(Not) A Sociopath


anetteiren.com


Sosiopat. Kata itu tiba-tiba muncul  lagi di dalam otak saya ketika siang itu saya mengobrol dengan teman sekantor.

Siang itu, kebetulan sewaktu makan siang saya menemukan beberapa teman sekantor saya duduk semeja di tempat saya biasa makan. Tanpa berpikir dua kali, saya kemudian bergabung dengan mereka. Ya walaupun kami tidak bekerja di ruang kerja yang sama, paling tidak kami bekerja di kantor yang sama. Lagipula ruang kerja kami juga dekat, hanya terpisahkan oleh satu kamar mandi dan ruang rapat. Jadi kami sering bertemu. Apalagi salah satu dari mereka adalah teman kos saya.
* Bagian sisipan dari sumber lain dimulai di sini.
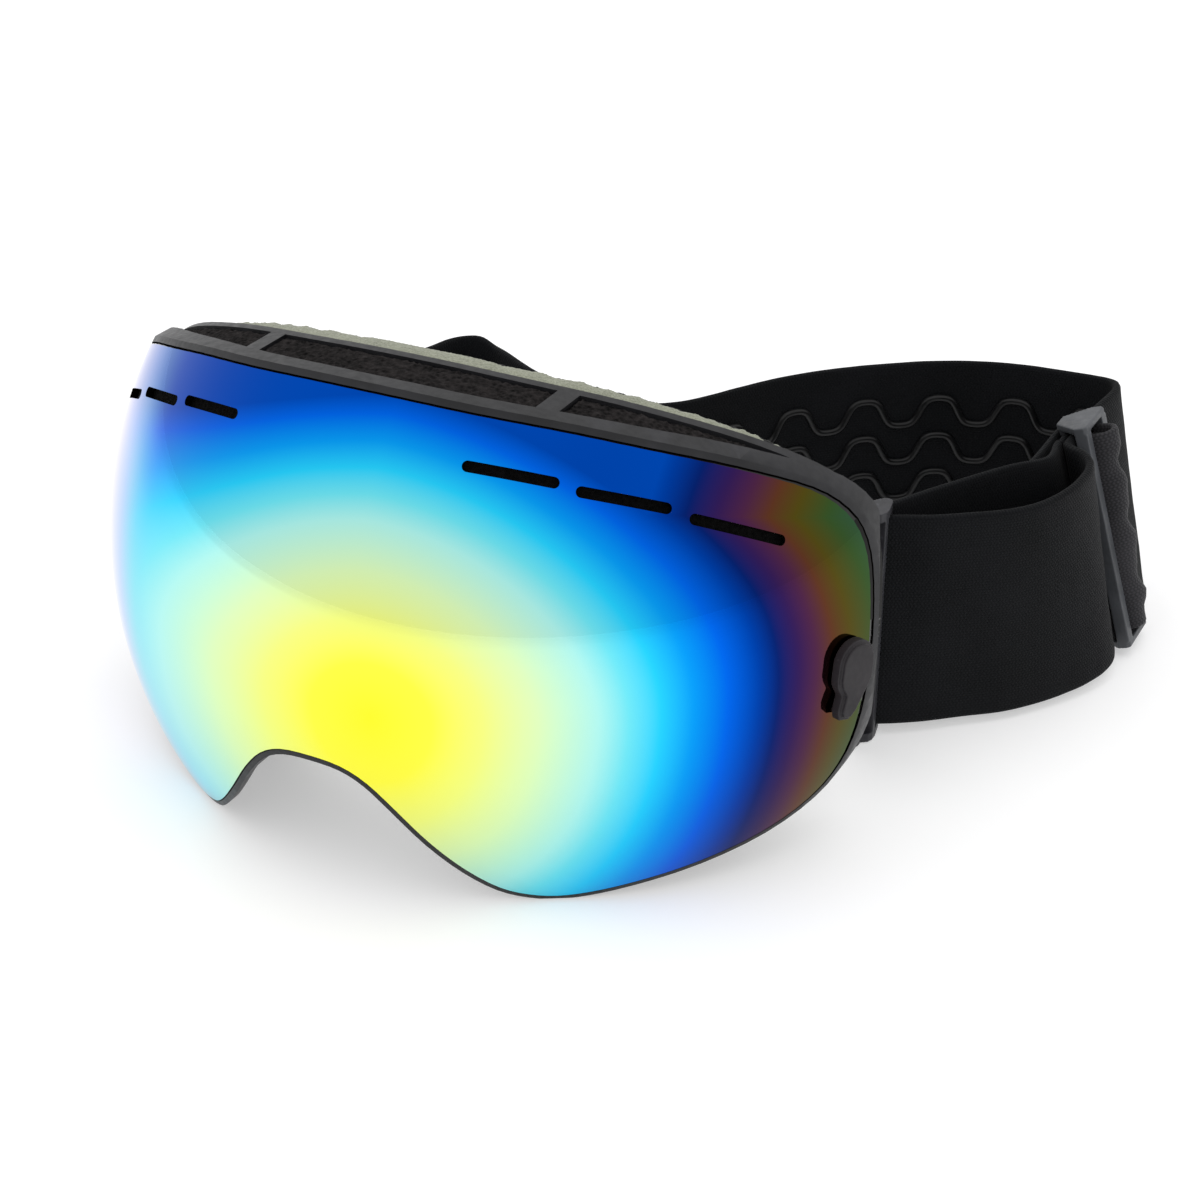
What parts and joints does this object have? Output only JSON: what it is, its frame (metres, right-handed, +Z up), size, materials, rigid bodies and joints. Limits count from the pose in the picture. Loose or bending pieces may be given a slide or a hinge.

Saya tidak tahu harus menyebut keputusan saya siang itu sebagai keputusan yang benar atau salah karena yang berikutnya terjadi adalah saya menjadi topik pembicaraan. Saya dan perilaku saya di rumah kos tempat saya tinggal. Sebenarnya dia hanya berusaha meyakinkan dan meluruskan asumsinya saja, asumsinya tentang saya yang selalu mengurung diri di dalam kamar setiap kali sampai di kos. Saya mengiyakan. Saya memang setiap kali sampai di kos, masuk ke dalam kamar, dan hanya keluar seperlunya saja. Selebihnya saya lebih memilih untuk menutup pintu dan tidak keluar-keluar lagi.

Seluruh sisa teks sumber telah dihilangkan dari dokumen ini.